Minimally Invasive Surgery for Heart Rhythm Abnormality Fast and Effective
A minimally invasive approach to curing the most common heart rhythm abnormality, atrial fibrillation, takes half the time of the traditional surgical procedure but is equally effective, according to research at Washington University School of Medicine in St. Louis.
Results from the first reported clinical trial testing the procedure appear in the October issue of The Journal of Thoracic and Cardiovascular Surgery.
“Our findings show that this technique is much easier to perform but works just as well as the more invasive approach,” says principal investigator Ralph J. Damiano, M.D., the John Shoenberg Professor of Surgery and chief of cardiac surgery at the School of Medicine, and a cardiac surgeon at Barnes-Jewish Hospital. “This is very good news because it means more surgeons can perform the procedure and it will be applicable to virtually all patients with this irregular rhythm.”
Atrial fibrillation affects more than two million Americans. Normally, electric signals trigger the synchronized contraction of muscles in the heart’s two upper chambers, the atria. During atrial fibrillation, a chaotic web of electric impulses spreads throughout the atria, causing the chambers to quiver rather than contract in unison. The result is a host of painful symptoms and significantly increased risk of heart attack or stroke. In fact, atrial fibrillation accounts for about 15 percent of all strokes in the United States.
Medications can alleviate symptoms in some patients, but they cannot cure the problem. In 1987, researchers at the School of Medicine led by James Cox, M.D., developed a surgical cure called the Cox maze procedure to control these erratic impulses. In this procedure, surgeons make small, strategically placed incisions in the atria. The slits generate scar tissues that serve as barriers, trapping abnormal electric signals in a “maze” of barricades. Only one path remains intact, guiding impulses to their correct destination.

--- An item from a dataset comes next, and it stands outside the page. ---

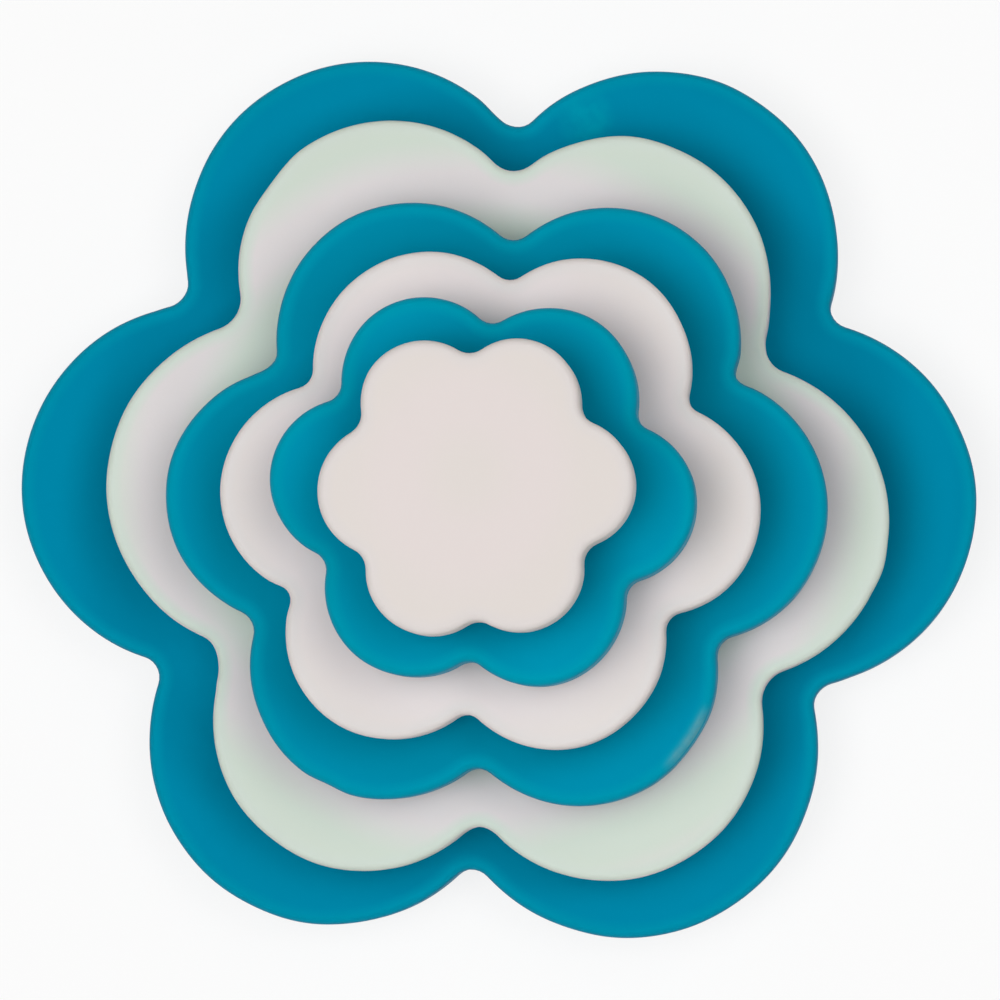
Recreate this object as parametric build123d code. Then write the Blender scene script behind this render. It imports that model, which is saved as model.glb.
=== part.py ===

With a success rate of more than 90 percent, the Cox maze procedure revolutionized the treatment of atrial fibrillation. However, it is technically difficult and therefore is not performed frequently. Surgeons also must temporarily stop the heart and use a heart-lung machine to take over the heart’s role of circulating blood in order to make the incisions. Not all patients, therefore, are healthy enough to endure the operation.
Damiano and his colleagues developed an alternative using two electrodes that pass a current through a section of heart tissue, heating and killing a thin band of tissue. This bipolar radiofrequency variation of the Cox maze procedure creates scar tissues that similarly block abnormal impulses responsible for atrial fibrillation.
Damiano’s team replaced most of the Cox maze incisions with lesions created using the new, less invasive approach in 40 consecutive patients treated for atrial fibrillation at Barnes-Jewish Hospital from January 2002 to October 2003.
Overall, the success of the procedure was equivalent to the team’s success using the traditional Cox maze approach between January 1988 and January 2002. All patients survived the operation, and about 15 percent needed a pacemaker after surgery to help maintain a normal heart rhythm. A little over 90 percent of patients followed for six months still had healthy heart rhythms.
The only notable difference between the patients in this study and their predecessors who had undergone the traditional surgery was the length of the operation. Traditional Cox maze procedures took, on average, 93 minutes to perform, while procedures that incorporated the new approach took only 54 minutes.
“Shorter operative times are important for patient safety and outcome,” says Damiano. “If we shorten the procedure, it decreases the time we need to keep patients on the heart-lung machine. We are working in the laboratory on an approach that someday will allow us to perform atrial fibrillation surgery on the beating heart.”